3) Calling me "Pilgrim" is technically incorrect. My mother's family
came to the Puritan Bay Colony ten years (1632) after the Mayflower
landed (1622).
As for the Voyager, it didn't lumber along "near or at L/D max"
either. The average speed was 122 mph. I find your claim that a
non-canard Voyager would have had better range quite suspect. One
simply can not make such a determination by punching in a few what-if
scenarios into a CFD program, especially for such a highly specialized
aircraft. For example, the Voyager's canard forms a structural box
with the booms and the main wing. Remove the canard and you would
have to add significant structural weight elsewhere to obtain the same
airframe strength.
1) No, the Voyager didn't lumber around near or at L/D max. Early in
the flight, it did, but then Dick got impatient. Average L/D on the
flight was near 22. My analysis (which has nothing to do with CFD)
shows the airplane to have a max L/D, at the average flight condition,
closer to 26.
2) Stop grinding your ax - I don't just "punch in a few what-if
scenarios into a CFD program". For highly specialized aircraft, CFD is
the only way to get a handle on such things as the stability and control
(Burt used a very crude code called Tanwing to design the VariEze,
Voyager, Long EZ, etc.). However, you need to do a lot more than run a
CFD code to analyze an aircraft.
3) Your average speed for Voyager is incorrect. They covered 24,986.73
statute miles in 216 hours, 3 minutes and 44 seconds. This works out to
115.6 mph ground speed. I have been told that this is a pretty good
approximation of the average true airspeed.

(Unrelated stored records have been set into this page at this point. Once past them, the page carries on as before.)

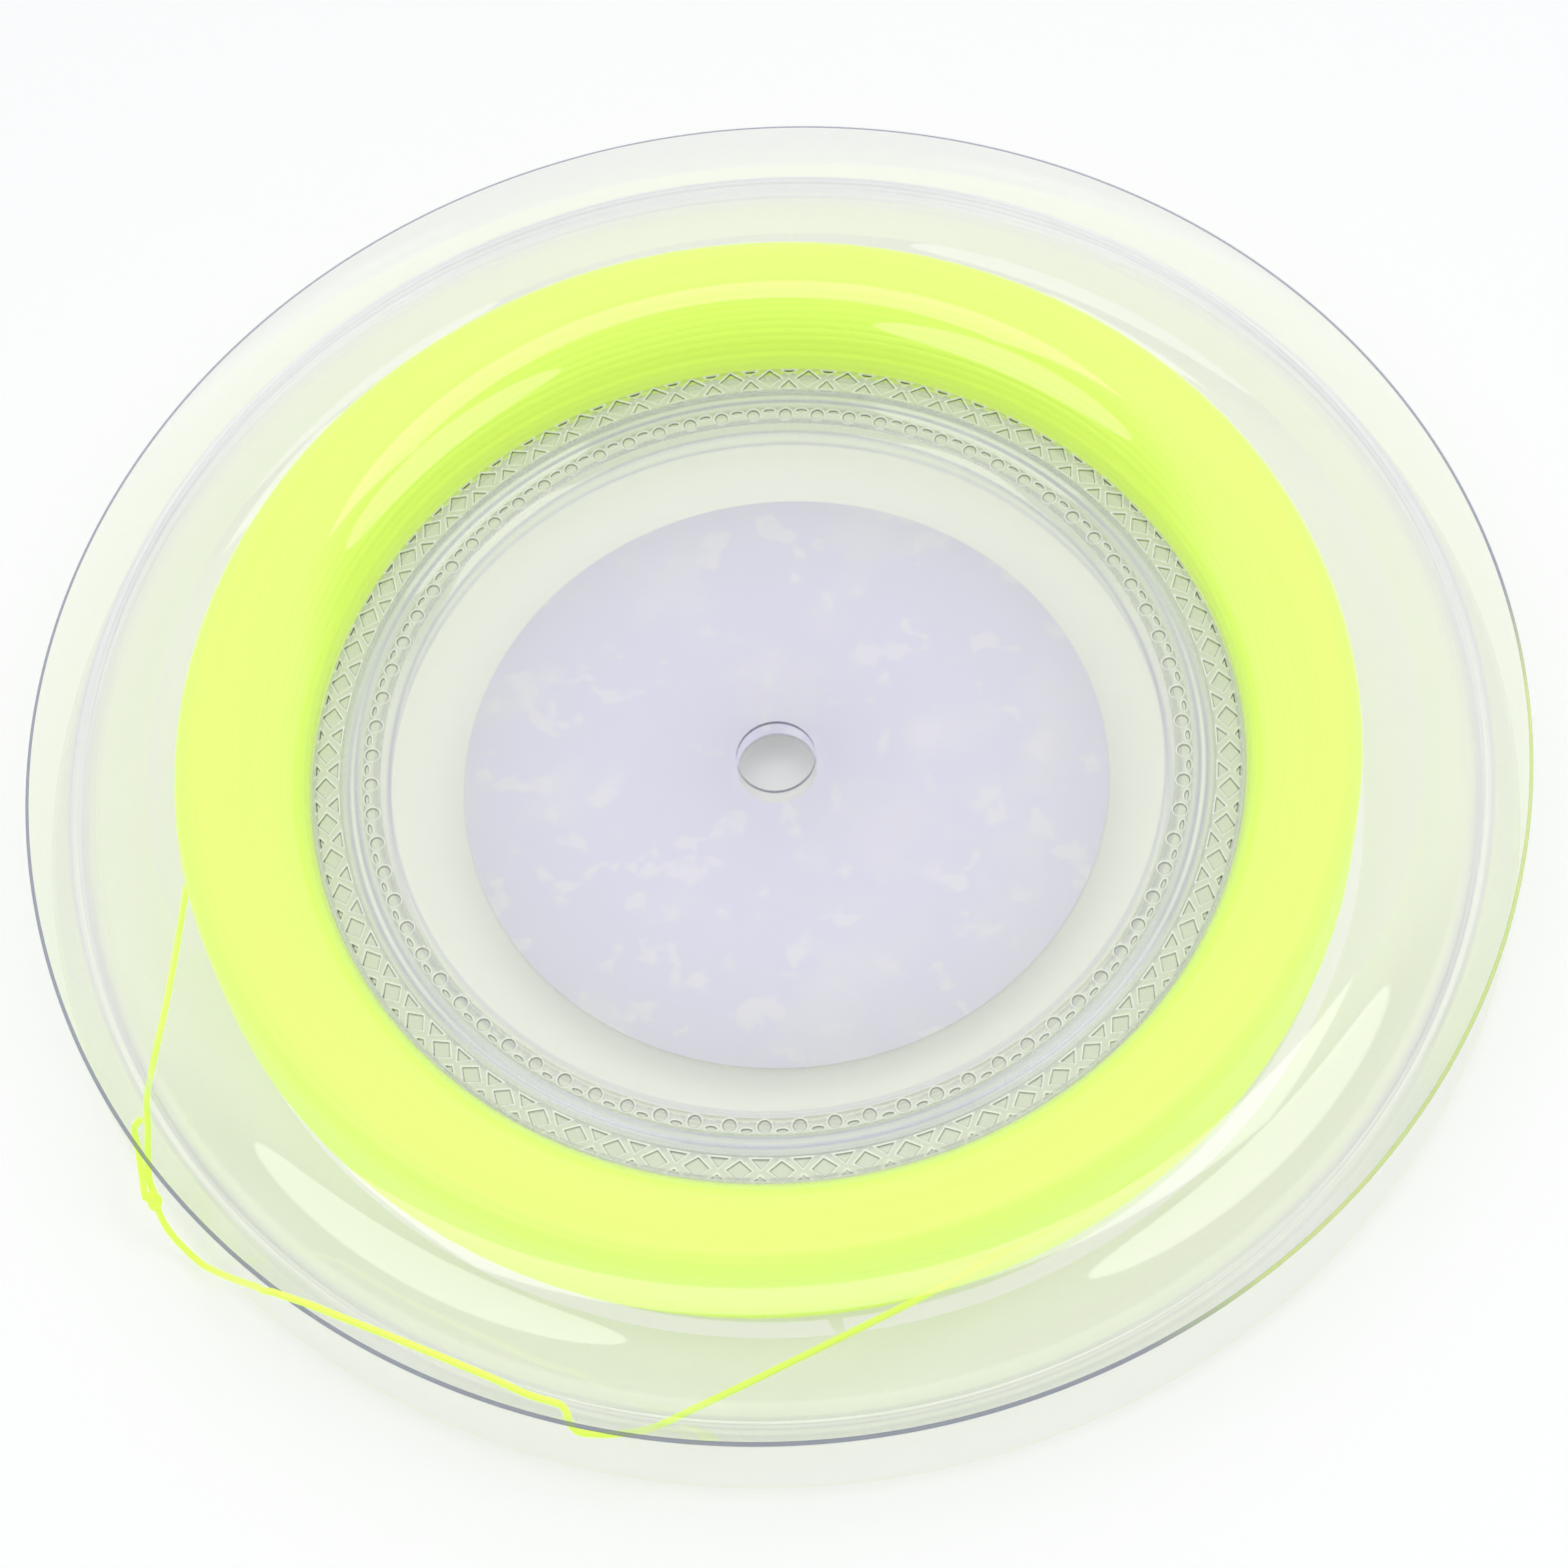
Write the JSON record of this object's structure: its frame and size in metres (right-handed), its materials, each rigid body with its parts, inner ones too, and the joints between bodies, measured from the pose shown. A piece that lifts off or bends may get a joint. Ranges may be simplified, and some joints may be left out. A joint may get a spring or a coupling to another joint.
{
  "type": "string reel",
  "caption": "Round clear plastic reel holding wound yellow-green racket string, with a loose label disc at its centre and the string's free end laced through the lip.",
  "frame": {"origin": "middle of the ring that the reel rests on when it lies on its back half", "axes": "+Z along the spindle hole, out of the front half; the laced end of the string is at the -X -Y side"},
  "size_m": [0.28, 0.28, 0.028],
  "materials": {
    "clear_sheet": "clear formed PVC sheet, glossy, with a faint green-grey edge",
    "label_card": "bare satin-coated card, pale lavender with faint mottling",
    "string": "translucent yellow-green monofilament, satin"
  },
  "bodies": {
    "root": {"front_shell": "clear_sheet", "back_shell": "clear_sheet", "label_disc": "label_card", "string_pack": "string", "string_lead": "string", "string_loop": "string", "string_return": "string", "string_knot": "string"}
  },
  "joints": []
}
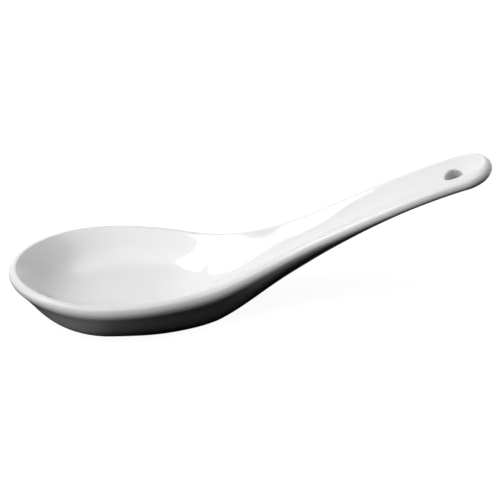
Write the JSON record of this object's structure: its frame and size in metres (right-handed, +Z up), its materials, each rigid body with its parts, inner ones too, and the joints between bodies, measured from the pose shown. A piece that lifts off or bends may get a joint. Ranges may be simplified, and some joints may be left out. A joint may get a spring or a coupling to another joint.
{
  "type": "chinese soup spoon",
  "caption": "Glazed porcelain soup spoon with an oval flat-bottomed bowl, a rising channelled handle and a round hanging hole near its end.",
  "frame": {"origin": "middle of the flat foot, on the table", "axes": "+X from the bowl towards the end of the handle, +Y across the spoon, +Z up"},
  "size_m": [0.135, 0.045, 0.043],
  "materials": {
    "porcelain": "bare fired porcelain, matt, seen on the foot",
    "glaze": "glossy white glaze"
  },
  "bodies": {
    "root": {"body": "porcelain", "glaze": "glaze"}
  },
  "joints": []
}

4) Yes, the Voyager benefited from the structural layout. However, it
is not the only way to skin the cat.
If a non-canard "Voyager" would indeed have greater range then I will
believe it when I hear it from Burt Rutan himself. I expect that any
realized range difference, one way or the other, would be quite small.
Yes, the new Rutan designed GlobalFlyer will not be a canard
configuration. That design choice, however, could be based solely on
the wishes Fossett/Branson rather than on technical considerations.
The authoritative answer to these questions will come in time but
certainly not here in Usenet (unless Burt himself decides to chime in
as in the old days).
Oh, so only Burt knows anything about designing airplanes. I guess the
rest of us aero engineers might as well go quit and go home. My
firsthnad experience is that Burt is a very skillful designer, but there
are many designers, equally skillful, who get little or no press.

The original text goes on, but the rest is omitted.